Note that the information about which node the fault occurred on, such as “Core.R3” in our use case, is also provided in the event by Cloud Pak for Watson AIOps using fault localization.

A closed-loop automation system

Let’s now bring together the different components that we talked about in this article and identify how they come together to create a closed loop automation system.

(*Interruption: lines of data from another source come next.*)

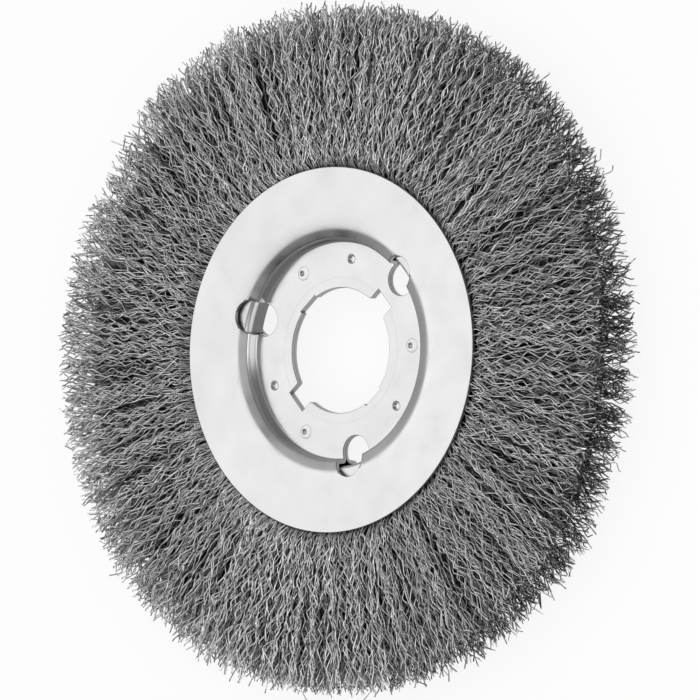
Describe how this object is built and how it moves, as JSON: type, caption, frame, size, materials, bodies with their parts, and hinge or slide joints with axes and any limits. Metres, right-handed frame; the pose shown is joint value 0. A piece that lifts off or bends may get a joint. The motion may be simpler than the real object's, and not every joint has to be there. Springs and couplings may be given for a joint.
{
  "type": "wire wheel brush",
  "caption": "Wire wheel brush: crimped steel wires folded into a channel ring between two pressed steel side plates, with a keyed arbor bore.",
  "frame": {"origin": "the centre of the arbor bore, midway between the two side plates", "axes": "+Z runs along the bore out of the front side plate, and +X runs along a deep keyway"},
  "size_m": [0.1779, 0.1789, 0.0159],
  "materials": {
    "plate_steel": "satin",
    "channel_steel": "satin",
    "hoop_steel": "satin",
    "wire_steel": "satin"
  },
  "bodies": {
    "root": {"front_side_plate": "plate_steel", "rear_side_plate": "plate_steel", "channel_ring": "channel_steel", "retaining_hoop": "hoop_steel", "wire_bundle_01": "wire_steel", "wire_bundle_02": "wire_steel", "wire_bundle_03": "wire_steel", "wire_bundle_04": "wire_steel", "wire_bundle_05": "wire_steel", "wire_bundle_06": "wire_steel", "wire_bundle_07": "wire_steel", "wire_bundle_08": "wire_steel", "wire_bundle_09": "wire_steel", "wire_bundle_10": "wire_steel", "wire_bundle_11": "wire_steel", "wire_bundle_12": "wire_steel", "wire_bundle_13": "wire_steel", "wire_bundle_14": "wire_steel", "wire_bundle_15": "wire_steel", "wire_bundle_16": "wire_steel", "wire_bundle_17": "wire_steel", "wire_bundle_18": "wire_steel", "wire_bundle_19": "wire_steel", "wire_bundle_20": "wire_steel", "wire_bundle_21": "wire_steel", "wire_bundle_22": "wire_steel", "wire_bundle_23": "wire_steel", "wire_bundle_24": "wire_steel", "wire_bundle_25": "wire_steel", "wire_bundle_26": "wire_steel"}
  },
  "joints": []
}
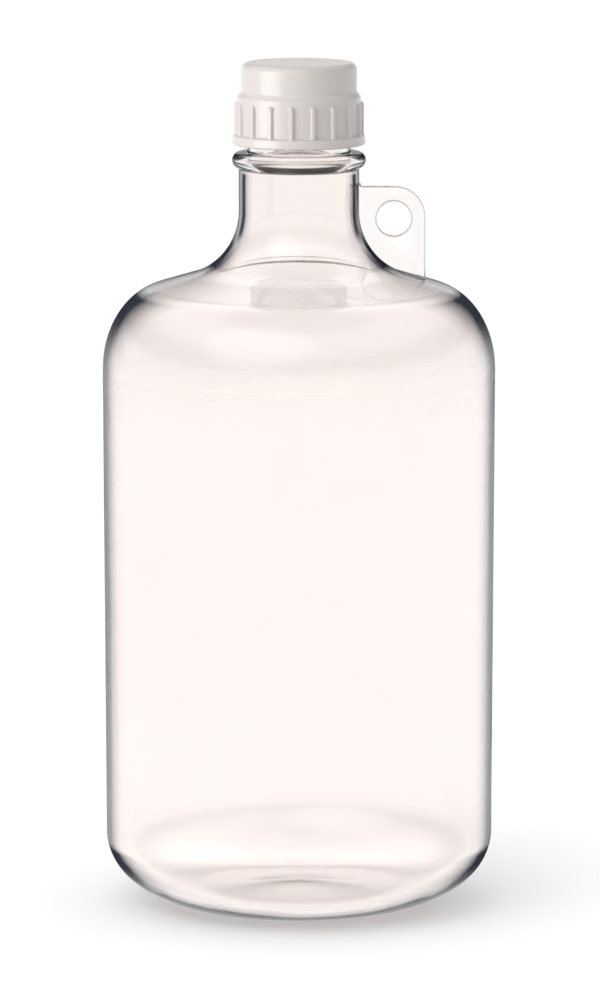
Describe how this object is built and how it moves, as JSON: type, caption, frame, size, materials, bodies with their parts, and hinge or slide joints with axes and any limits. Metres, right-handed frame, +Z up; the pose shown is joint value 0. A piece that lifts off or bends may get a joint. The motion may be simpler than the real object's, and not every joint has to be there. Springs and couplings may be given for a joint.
{
  "type": "reagent bottle",
  "caption": "Round clear plastic bottle with a sloping shoulder, straight neck, flat hanging tab with a hole, and a two-tier ribbed screw cap that unscrews and lifts off.",
  "frame": {"origin": "centre of the foot at floor level, on the bottle's axis", "axes": "+Z up the bottle towards the cap, +X towards the hanging tab, -Y towards the viewer of the tab's flat side"},
  "size_m": [0.1556, 0.1556, 0.3365],
  "materials": {
    "clear_plastic": "clear, glossy, faint warm tint",
    "white_plastic": "satin white moulding",
    "liner_foam": "soft closed-cell foam"
  },
  "bodies": {
    "bottle": {"bottle": "clear_plastic"},
    "liner": {"cap_liner": "liner_foam"},
    "cap": {"screw_cap": "white_plastic"}
  },
  "joints": [
    {"name": "cap_lift", "type": "slide", "parent": "bottle", "child": "liner", "axis": [0, 0, 1], "range_m": [0, 0.0321]},
    {"name": "cap_turn", "type": "hinge", "parent": "liner", "child": "cap", "pos_m": [0, 0, 0.3193], "axis": [0, 0, 1], "range_deg": [0, 2304]}
  ],
  "couplings": [
    {"joint": "cap_lift", "follows": "cap_turn", "m_per_rad": 0.00079577}
  ]
}
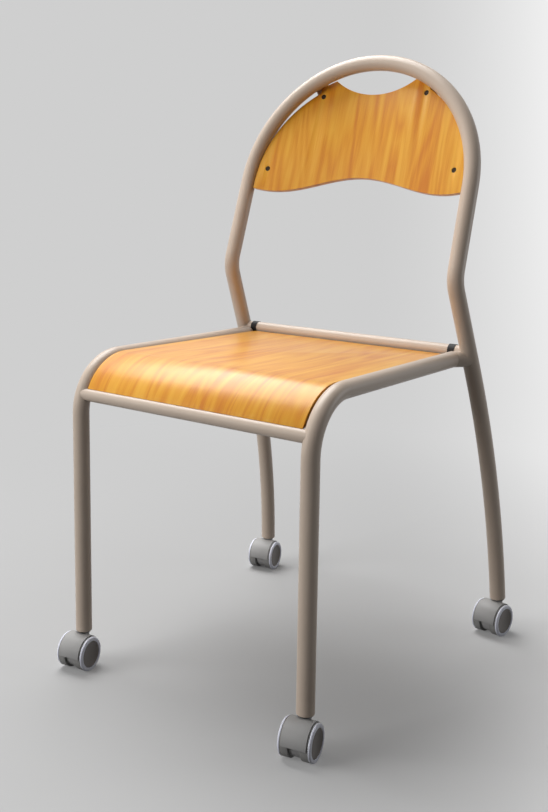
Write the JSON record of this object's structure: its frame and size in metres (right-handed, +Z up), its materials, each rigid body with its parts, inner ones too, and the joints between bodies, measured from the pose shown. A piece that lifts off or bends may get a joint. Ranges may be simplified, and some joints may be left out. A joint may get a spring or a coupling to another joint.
{
  "type": "stacking side chair on castors",
  "caption": "Side chair with a bent round tube frame, an arched back hoop, bent plywood seat and back panel, and swivelling twin wheel castors on its legs.",
  "frame": {"origin": "on the floor, in the chair's middle plane, midway between the front and the rear wheel axles", "axes": "+Z up, the front of the chair faces -Y, +X to the right as seen from in front"},
  "size_m": [0.4916, 0.5665, 0.9005],
  "materials": {
    "frame_paint": "beige grey powder coat, half gloss",
    "plywood": "clear varnish, satin",
    "rubber": "matt",
    "zinc": "bright zinc plate",
    "hood_plastic": "moulded, fine texture",
    "wheel_plastic": "moulded, worn",
    "ring_plastic": "moulded, half gloss",
    "cap_plastic": "moulded, fine texture"
  },
  "bodies": {
    "frame": {"rear_hoop": "frame_paint", "left_side_frame": "frame_paint", "right_side_frame": "frame_paint", "front_cross_tube": "frame_paint", "rear_cross_tube": "frame_paint", "left_buffer": "rubber", "right_buffer": "rubber", "seat_panel": "plywood", "seat_tabs": "frame_paint", "seat_screws": "zinc", "back_panel": "plywood", "back_tabs": "frame_paint", "back_screws": "zinc", "back_nuts": "zinc", "front_left_socket": "cap_plastic", "front_left_stem": "zinc", "front_right_socket": "cap_plastic", "front_right_stem": "zinc", "rear_right_socket": "cap_plastic", "rear_right_stem": "zinc", "rear_left_socket": "cap_plastic", "rear_left_stem": "zinc"},
    "front_left_castor": {"front_left_hood": "hood_plastic", "front_left_axle": "zinc"},
    "front_left_roller_a": {"front_left_wheel_a": "wheel_plastic", "front_left_ring_a": "ring_plastic", "front_left_cap_a": "cap_plastic"},
    "front_left_roller_b": {"front_left_wheel_b": "wheel_plastic", "front_left_ring_b": "ring_plastic", "front_left_cap_b": "cap_plastic"},
    "front_right_castor": {"front_right_hood": "hood_plastic", "front_right_axle": "zinc"},
    "front_right_roller_a": {"front_right_wheel_a": "wheel_plastic", "front_right_ring_a": "ring_plastic", "front_right_cap_a": "cap_plastic"},
    "front_right_roller_b": {"front_right_wheel_b": "wheel_plastic", "front_right_ring_b": "ring_plastic", "front_right_cap_b": "cap_plastic"},
    "rear_right_castor": {"rear_right_hood": "hood_plastic", "rear_right_axle": "zinc"},
    "rear_right_roller_a": {"rear_right_wheel_a": "wheel_plastic", "rear_right_ring_a": "ring_plastic", "rear_right_cap_a": "cap_plastic"},
    "rear_right_roller_b": {"rear_right_wheel_b": "wheel_plastic", "rear_right_ring_b": "ring_plastic", "rear_right_cap_b": "cap_plastic"},
    "rear_left_castor": {"rear_left_hood": "hood_plastic", "rear_left_axle": "zinc"},
    "rear_left_roller_a": {"rear_left_wheel_a": "wheel_plastic", "rear_left_ring_a": "ring_plastic", "rear_left_cap_a": "cap_plastic"},
    "rear_left_roller_b": {"rear_left_wheel_b": "wheel_plastic", "rear_left_ring_b": "ring_plastic", "rear_left_cap_b": "cap_plastic"}
  },
  "joints": [
    {"name": "front_left_swivel", "type": "hinge", "parent": "frame", "child": "front_left_castor", "pos_m": [-0.195, -0.24124, 0.0535], "axis": [0, 0, 1], "continuous": true},
    {"name": "front_left_roll_a", "type": "hinge", "parent": "front_left_castor", "child": "front_left_roller_a", "pos_m": [-0.19308, -0.25409, 0.025], "axis": [0.989, 0.1478, 0], "continuous": true},
    {"name": "front_left_roll_b", "type": "hinge", "parent": "front_left_castor", "child": "front_left_roller_b", "pos_m": [-0.19308, -0.25409, 0.025], "axis": [0.989, 0.1478, 0], "continuous": true},
    {"name": "front_right_swivel", "type": "hinge", "parent": "frame", "child": "front_right_castor", "pos_m": [0.195, -0.24124, 0.0535], "axis": [0, 0, 1], "continuous": true},
    {"name": "front_right_roll_a", "type": "hinge", "parent": "front_right_castor", "child": "front_right_roller_a", "pos_m": [0.19748, -0.254, 0.025], "axis": [0.9816, 0.1908, 0], "continuous": true},
    {"name": "front_right_roll_b", "type": "hinge", "parent": "front_right_castor", "child": "front_right_roller_b", "pos_m": [0.19748, -0.254, 0.025], "axis": [0.9816, 0.1908, 0], "continuous": true},
    {"name": "rear_right_swivel", "type": "hinge", "parent": "frame", "child": "rear_right_castor", "pos_m": [0.22219, 0.26724, 0.0535], "axis": [0, 0, 1], "continuous": true},
    {"name": "rear_right_roll_a", "type": "hinge", "parent": "rear_right_castor", "child": "rear_right_roller_a", "pos_m": [0.22072, 0.25432, 0.025], "axis": [0.9936, -0.1132, 0], "continuous": true},
    {"name": "rear_right_roll_b", "type": "hinge", "parent": "rear_right_castor", "child": "rear_right_roller_b", "pos_m": [0.22072, 0.25432, 0.025], "axis": [0.9936, -0.1132, 0], "continuous": true},
    {"name": "rear_left_swivel", "type": "hinge", "parent": "frame", "child": "rear_left_castor", "pos_m": [-0.22219, 0.26724, 0.0535], "axis": [0, 0, 1], "continuous": true},
    {"name": "rear_left_roll_a", "type": "hinge", "parent": "rear_left_castor", "child": "rear_left_roller_a", "pos_m": [-0.21982, 0.25445, 0.025], "axis": [0.9833, 0.1822, 0], "continuous": true},
    {"name": "rear_left_roll_b", "type": "hinge", "parent": "rear_left_castor", "child": "rear_left_roller_b", "pos_m": [-0.21982, 0.25445, 0.025], "axis": [0.9833, 0.1822, 0], "continuous": true}
  ]
}
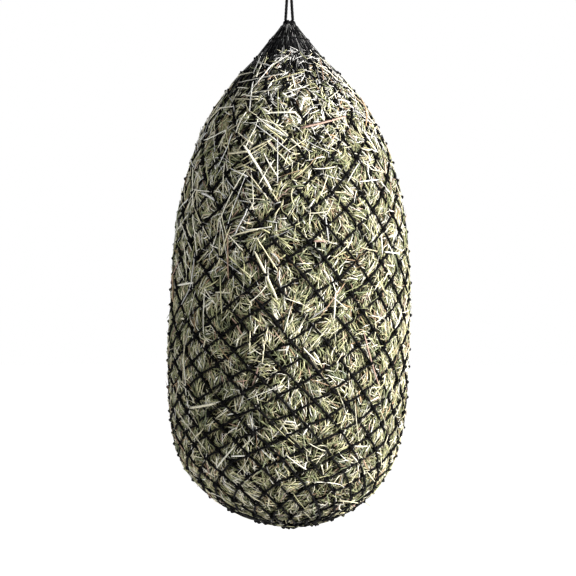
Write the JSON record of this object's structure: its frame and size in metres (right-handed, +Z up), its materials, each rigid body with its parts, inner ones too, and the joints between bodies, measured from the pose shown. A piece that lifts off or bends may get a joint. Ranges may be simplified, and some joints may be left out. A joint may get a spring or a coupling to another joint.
{
  "type": "hay net",
  "caption": "Hanging hay net: black knotted twine mesh drawn tight over a packed barrel of hay, gathered to a drawcord tied in a hanging loop.",
  "frame": {"origin": "inside top of the hanging loop, where the hook bears, on the axis of the filled net", "axes": "+Z up along the net's axis; -Y faces the viewer; +X to the viewer's right"},
  "size_m": [0.4243, 0.4245, 1.0295],
  "materials": {
    "hay": "matte",
    "twine": "matte",
    "cord": "matte"
  },
  "bodies": {
    "loop": {"hanging_loop_front": "cord", "hanging_loop_back": "cord"},
    "cord_knot": {"loop_knot": "cord", "drawcord_tail_left": "cord", "drawcord_tail_right": "cord"},
    "legs": {"drawcord_leg_left": "cord", "drawcord_leg_right": "cord"},
    "net": {"base_bights": "twine", "base_ring": "cord", "drawcord_mouth_ring": "cord", "hay_flake_01": "hay", "hay_flake_02": "hay", "hay_flake_03": "hay", "hay_flake_04": "hay", "hay_flake_05": "hay", "hay_flake_06": "hay", "hay_flake_07": "hay", "mouth_bights": "twine", "net_course_01": "twine", "net_course_02": "twine", "net_course_03": "twine", "net_course_04": "twine", "net_course_05": "twine", "net_course_06": "twine", "net_course_07": "twine", "net_course_08": "twine", "net_course_09": "twine", "net_course_10": "twine", "net_course_11": "twine", "net_course_12": "twine", "net_course_13": "twine", "net_course_14": "twine", "net_course_15": "twine", "net_course_16": "twine", "net_course_17": "twine", "net_course_18": "twine", "net_course_19": "twine", "net_course_20": "twine", "net_course_21": "twine", "net_course_22": "twine", "net_course_23": "twine", "net_course_24": "twine", "net_course_25": "twine", "net_course_26": "twine", "net_course_27": "twine", "net_course_28": "twine", "net_course_29": "twine", "net_course_30": "twine", "net_course_31": "twine", "net_course_32": "twine", "net_course_33": "twine", "net_course_34": "twine"}
  },
  "joints": [
    {"name": "side_swing", "type": "hinge", "parent": "loop", "child": "cord_knot", "pos_m": [0, 0, -0.06], "axis": [0, 1, 0], "range_deg": [-35, 35]},
    {"name": "fore_aft_swing", "type": "hinge", "parent": "cord_knot", "child": "legs", "pos_m": [0, 0, -0.06], "axis": [1, 0, 0], "range_deg": [-35, 35]},
    {"name": "net_spin", "type": "hinge", "parent": "legs", "child": "net", "pos_m": [0, 0, -0.141], "axis": [0, 0, 1], "range_deg": [-150, 150]}
  ]
}
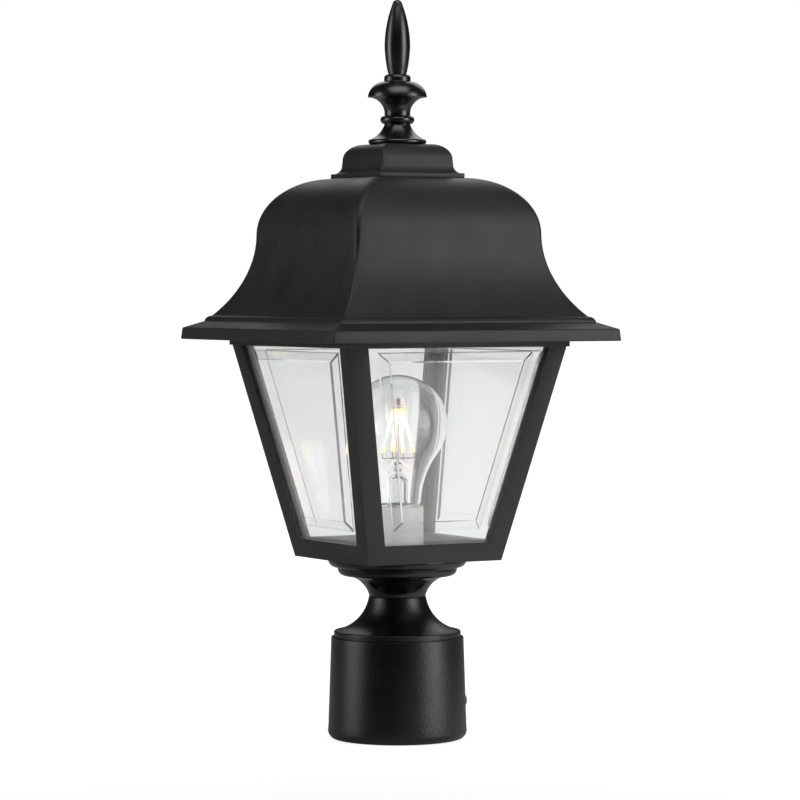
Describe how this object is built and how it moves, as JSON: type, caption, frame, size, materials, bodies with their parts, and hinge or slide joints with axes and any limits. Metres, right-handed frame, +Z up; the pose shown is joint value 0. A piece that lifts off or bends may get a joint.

  • We started with provisioning the service using Cloud Pak for Network Automation. After the service had been provisioned and running for some time, we saw the anomaly first appears on our service.
  • Metric Manager was then able to identify the deviation in the service metrics, and AI Manager was able to identify errors in the logs being collected from service in real time.
  • AI Manager was also able to group metrics and log anomalies together using the event grouping service, and it was able to pinpoint faults to a single node by performing fault localization, and then forward an event with the same information to the Event Manager.
  • Event manager then filters and sends an event to our AI running as part of the Cognitive Automation component.
  • After the Cognitive Automation component receives the event, it further identifies the specific problem, identifies a solution to the problem with a degree of confidence, and then finally sends the solution to Cloud Pak for Network Automation.
  • Cloud Pak for Network Automation executes the steps identified by the Cognitive Automation component and applies them to our service, which triggers a “heal intent” that restores the service to its correct configuration which finishes the closed loop automation.

Summary

In this article, we presented a detailed description of a traffic flow optimization use case and explained how different IBM products like Cloud Pak for Network Automation, Cloud Pak for Watson AIOps, and our Cognitive Automation component work together and enable a closed loop automation system in a real-time.